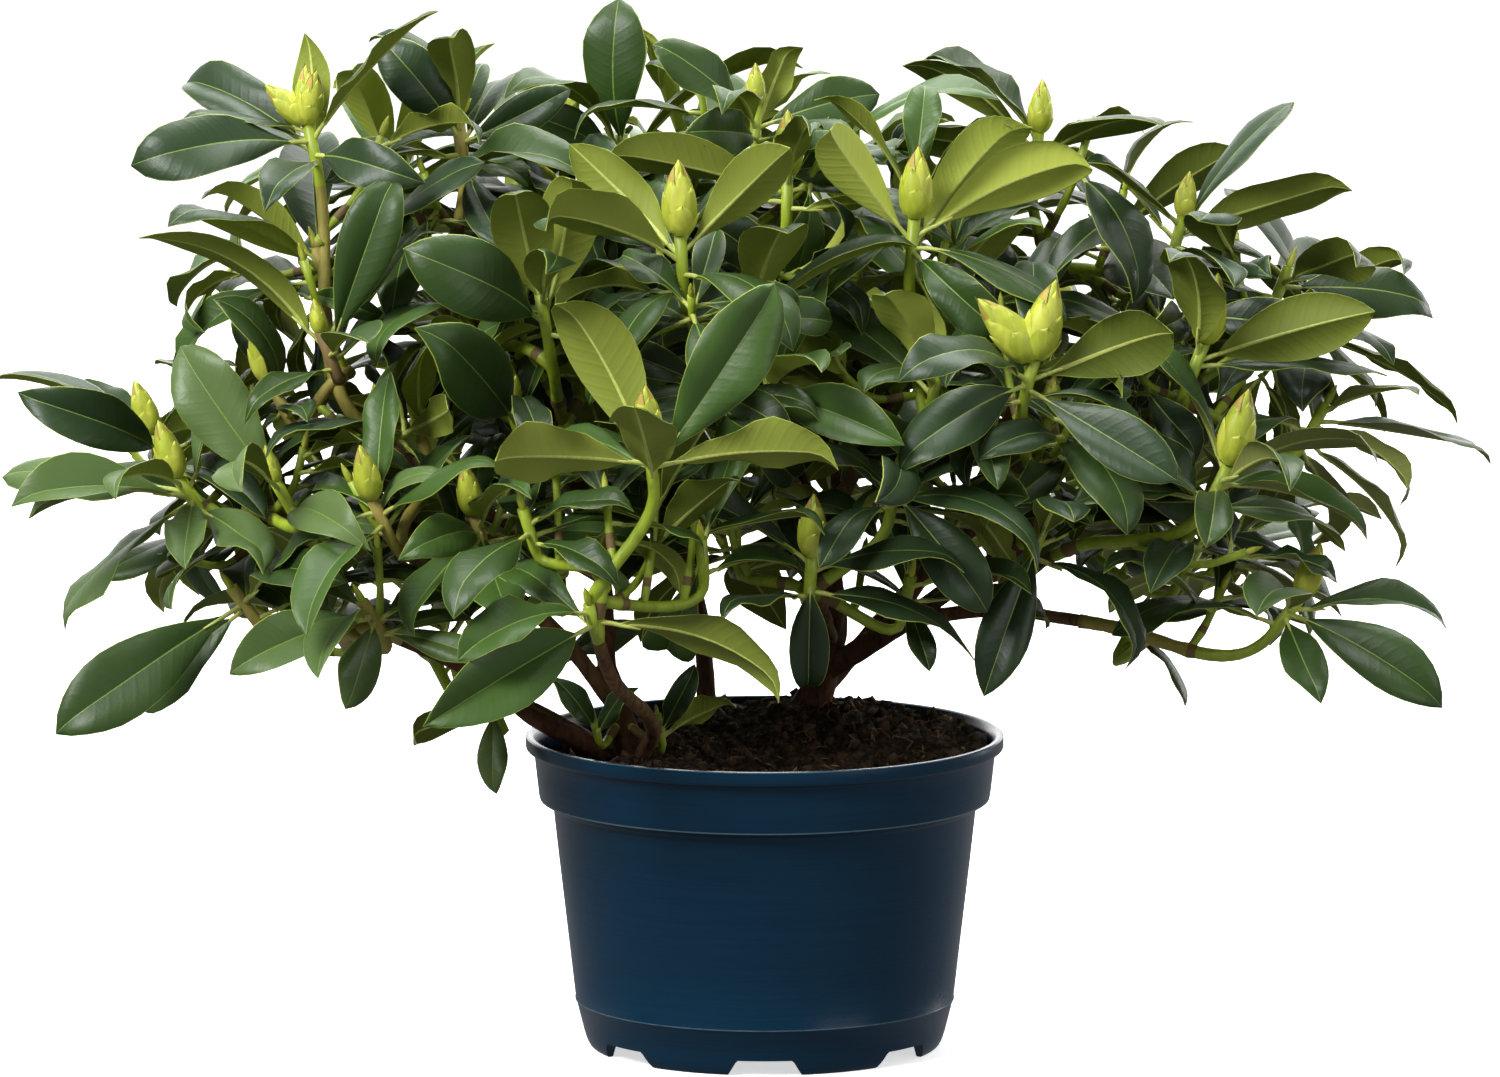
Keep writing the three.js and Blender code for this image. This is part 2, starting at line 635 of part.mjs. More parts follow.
// ---------------------------------------------------------------- twigs of a mass

// The middle line of a twig: it leaves in one direction, bends, and ends in a straight part
// that carries its leaves.
function twigLine(from, leaving, end) {
  const axis = shootAxis(end.at);
  const knee = end.at.clone().addScaledVector(axis, -twig.straight);
  const pull = from.distanceTo(knee) * 0.38;
  const bend = new THREE.CubicBezierCurve3(
    from,
    from.clone().addScaledVector(leaving, pull),
    knee.clone().addScaledVector(axis, -pull),
    knee,
  );
  return [...bend.getSpacedPoints(twig.steps), end.at];
}

// The stem and the shoots of a mass. The stem runs straight out of the bough, and on to the
// first shoot's end. Each other shoot leaves it, or a shoot before it, where that is nearest.
function massTwigs(mass, made) {
  const { tip, leaving } = made.get(mass.bough);
  const start = tip.clone().addScaledVector(leaving, CLEARANCE);
  const lines = [];
  for (const end of mass.shoots) {
    if (lines.length) {
      const { from, direction } = nearestFork(lines, end.at);
      lines.push(twigLine(from, direction, end));
    } else {
      const out = start.clone().addScaledVector(leaving, twig.stemRadius);
      lines.push([start, ...twigLine(out, leaving, end)]);
    }
  }
  return lines.map((points, i) => {
    const first = i === 0 ? twig.stemRadius : twig.shootRadius;
    const radiusAt = (t) => (i > 0 && t === 0 ? twig.sunkRadius : lerp(first, twig.tipRadius, t));
    return solidOf(bar(points, radiusAt, twig.sides));
  });
}

// Where a new shoot leaves the twigs so far: near its own end, and below it.
function nearestFork(lines, end) {
  let best = null;
  for (const points of lines) {
    for (let i = 0; i < points.length - 2; i++) {
      if (points[i].distanceTo(points[i + 1]) < 3 * twig.stemRadius) continue;
      const from = points[i].clone().lerp(points[i + 1], 0.5);
      const fall = Math.max(0, from.z - end.z + 30);
      const cost = from.distanceTo(end) + 1.5 * fall;
      if (best === null || cost < best.cost) {
        const onward = end.clone().sub(from).normalize();
        const along = points[i + 1].clone().sub(points[i]).normalize();
        best = { cost, from, direction: along.lerp(onward, 0.6).normalize() };
      }
    }
  }
  return best;
}

// ---------------------------------------------------------------- growing the crown

const touches = (solid, box, others) =>
  others.some((other) => box.intersectsBox(other.box) && !solid.intersect(other.solid).isEmpty());

function boxOf(solid) {
  const { min, max } = solid.boundingBox();
  return new THREE.Box3(v(...min), v(...max));
}

const withBox = (solid) => ({ solid, box: boxOf(solid) });

// Whether a leaf stays inside the crown's own reach.
function insideCrown(one) {
  const end = leafPoint(one, 1, 0);
  return (
    end.z > crown.lowTips &&
    end.z < crown.highTips &&
    Math.abs(end.x - crown.centre.x) < crown.halfWidth &&
    Math.abs(end.y - crown.centre.y) < crown.halfDepth
  );
}

// A leaf in the way is turned or shortened a little, and left out if that doesn't clear it.
const attempts = [
  { rise: 0, turn: 0, size: 1 },
  { rise: 13, turn: 0, size: 1 },
  { rise: -13, turn: 0, size: 1 },
  { rise: 0, turn: 16, size: 0.95 },
  { rise: 0, turn: -16, size: 0.95 },
  { rise: 24, turn: 8, size: 0.85 },
  { rise: -22, turn: -8, size: 0.85 },
  { rise: 8, turn: 0, size: 0.7 },
];

function placedLeaf(wanted, own, foreign, isLeader) {
  for (const change of attempts) {
    const one = changedLeaf(wanted, change);
    if (!isLeader && !insideCrown(one)) continue;
    const whole = leafSolid(one, 0, 0.8);
    if (touches(whole, boxOf(whole), foreign)) continue;
    const blade = leafSolid(one, 0.15, 0.6);
    if (touches(blade, boxOf(blade), own)) continue;
    return leafSolid(one);
  }
  return null;
}

function growCrown(made, fixed) {
  const skeletons = masses.map((mass) => ({
    mass,
    pieces: [
      ...massTwigs(mass, made),
      ...mass.shoots.flatMap((end) =>
        end.budLength ? budAxes(end).map((axis) => budSolid(end.at, axis, end.budLength)) : [],
      ),
    ].map(withBox),
  }));
  const grown = skeletons.map(({ pieces }) => pieces.map((p) => p.solid));
  const leaves = skeletons.map(() => []);
  for (const leavesOf of [leaderLeaves, whorlLeaves]) {
    let index = 0;
    skeletons.forEach(({ mass, pieces }, m) => {
      for (const end of mass.shoots) {
        for (const wanted of leavesOf(end, index)) {
          const foreign = [
            ...fixed,
            ...skeletons.flatMap((other, i) => (i === m ? [] : other.pieces)),
            ...leaves.flatMap((list, i) => (i === m ? [] : list)),
          ];
          const own = [...pieces, ...leaves[m]];
          const placed = placedLeaf(wanted, own, foreign, leavesOf === leaderLeaves);
          if (!placed) continue;
          grown[m].push(placed);
          leaves[m].push(withBox(placed));
        }
        index += 1;
      }
    });
  }
  return grown.map((pieces, m) => ({
    name: masses[m].name,
    solid: largest(wasm.Manifold.union(pieces)),
  }));
}

// ---------------------------------------------------------------- the plant

const finish = (color, roughness) => new THREE.MeshStandardMaterial({ color, roughness, metalness: 0 });
const materials = {
  plastic: finish(0x14283c, 0.35),
  soil: finish(0x2a1c12, 0.95),
  bark: finish(0x5a3524, 0.85),
  foliage: finish(0x3c6b2e, 0.5),
};

const plant = new THREE.Group();

function add(name, solid, material) {
  const mesh = new THREE.Mesh(geometryOf(solid), material);
  mesh.name = name;
  plant.add(mesh);
}

const potShape = potSolid();
const soilShape = soilSolid();
const grownLimbs = growLimbs();
const limbSolids = [...grownLimbs.values()].map((limb) => limb.solid);
const fixed = [potShape, soilShape, ...limbSolids].map(withBox);

add("pot", potShape, materials.plastic);
add("soil", soilShape, materials.soil);
for (const [name, limb] of grownLimbs) add(name, limb.solid, materials.bark);
for (const mass of growCrown(grownLimbs, fixed)) add(mass.name, mass.solid, materials.foliage);

export default plant;
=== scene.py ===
"""The looks of a potted rhododendron, grown by the part's own rule and carried to finer shoots.

Lengths are in millimetres, as in the part's source, until a mesh is made.
"""

import math
from dataclasses import dataclass, field

import bpy
import numpy as np
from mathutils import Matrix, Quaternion, noise
from mathutils import Vector as V
from mathutils.bvhtree import BVHTree


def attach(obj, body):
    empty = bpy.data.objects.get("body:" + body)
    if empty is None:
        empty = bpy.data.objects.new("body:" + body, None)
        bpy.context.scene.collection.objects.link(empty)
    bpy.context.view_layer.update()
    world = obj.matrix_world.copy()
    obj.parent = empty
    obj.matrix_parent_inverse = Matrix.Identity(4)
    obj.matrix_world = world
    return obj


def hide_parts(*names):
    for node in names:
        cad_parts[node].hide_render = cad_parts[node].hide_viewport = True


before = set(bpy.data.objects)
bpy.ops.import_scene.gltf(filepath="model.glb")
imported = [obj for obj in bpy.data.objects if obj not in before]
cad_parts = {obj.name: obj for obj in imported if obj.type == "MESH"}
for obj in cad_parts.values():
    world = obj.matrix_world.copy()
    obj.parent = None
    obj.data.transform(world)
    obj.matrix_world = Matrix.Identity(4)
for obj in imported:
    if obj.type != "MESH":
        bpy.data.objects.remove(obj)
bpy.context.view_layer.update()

MM = 0.001
GOLDEN_ANGLE = 137.508

# ---- sizes, as in the part's source

POT_HEIGHT = 171
RIM_RADIUS = 130
RIM_DEPTH = 7.5
BAND_RADIUS = 125.6
BAND_TOP = 162.7
LEDGE_RADIUS = 122.6
LEDGE_HEIGHT = 137
WALL_TOP_RADIUS = 115.4
WALL_TOP_HEIGHT = 132.5
SEAM_RADIUS = 103
SEAM_HEIGHT = 26
FOOT_RADIUS = 95
FOOT_ROUND = 5
FOOT_BULGE = 2.5
SKIRT = 3.5
WALL = 2.6
DRAIN_HEIGHT = 9
DRAIN_WIDTH = 30
DRAIN_SPREAD = 12
DRAIN_DEPTH = 30
NOTCHES = 7
HUB_RADIUS = 44
HUB_SLOPE = 3
SOIL_TOP = 163
STEM_BURIED = 12
FLARE_REACH = 12

CROWN_CENTRE = V((0, 10, 0))
HALF_WIDTH = 410
HALF_DEPTH = 300
LOW_TIPS = 226
HIGH_TIPS = 578
LOW_SHOOTS = 200
HIGH_SHOOTS = 520

LEAF_LENGTH = 97
WIDTH_SHARE = 0.42
PETIOLE_SHARE = 0.12
KEEL = 1.9
KEEL_AT = 0.4
FOLD = 5
BEND = 36
STATIONS = (0.32, 0.74)
OUTLINE_GAIN = 1.12
BUD_WIDTH = 0.54
STRAIGHT = 26
STEM_RADIUS = 3.9
SHOOT_RADIUS = 3.3
TIP_RADIUS = 2.9
CLEARANCE = 0.3
TWIG_PULL = 0.38

WHORL_LEAVES = (6, 8)
WHORL_RISE = (4, 36)  # degrees, on the lowest shoots and on the highest
YOUNG_RISE = 30  # degrees, added for the youngest leaf of a whorl
OLD_RISE = -24  # degrees, added for its oldest leaf
WHORL_TOP = 7
WHORL_SPAN = 16
LEADER_AGE = 0.3
LEADER_STEP = 0.15
SLANT_LEVEL = 0.7
BUD_UPTURN = 0.9
BUD_SPREAD = (1.05, 0.15)  # of several buds, from the first to the last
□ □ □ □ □
The line with "const potShape = potSolid();" marks the start and the line with "if empty is" marks the end; transcribe every line in that stretch, unchanged.

### [Finished exercise]
const potShape = potSolid();
const soilShape = soilSolid();
const grownLimbs = growLimbs();
const limbSolids = [...grownLimbs.values()].map((limb) => limb.solid);
const fixed = [potShape, soilShape, ...limbSolids].map(withBox);

add("pot", potShape, materials.plastic);
add("soil", soilShape, materials.soil);
for (const [name, limb] of grownLimbs) add(name, limb.solid, materials.bark);
for (const mass of growCrown(grownLimbs, fixed)) add(mass.name, mass.solid, materials.foliage);

export default plant;
=== scene.py ===
"""The looks of a potted rhododendron, grown by the part's own rule and carried to finer shoots.

Lengths are in millimetres, as in the part's source, until a mesh is made.
"""

import math
from dataclasses import dataclass, field

import bpy
import numpy as np
from mathutils import Matrix, Quaternion, noise
from mathutils import Vector as V
from mathutils.bvhtree import BVHTree


def attach(obj, body):
    empty = bpy.data.objects.get("body:" + body)
    if empty is None:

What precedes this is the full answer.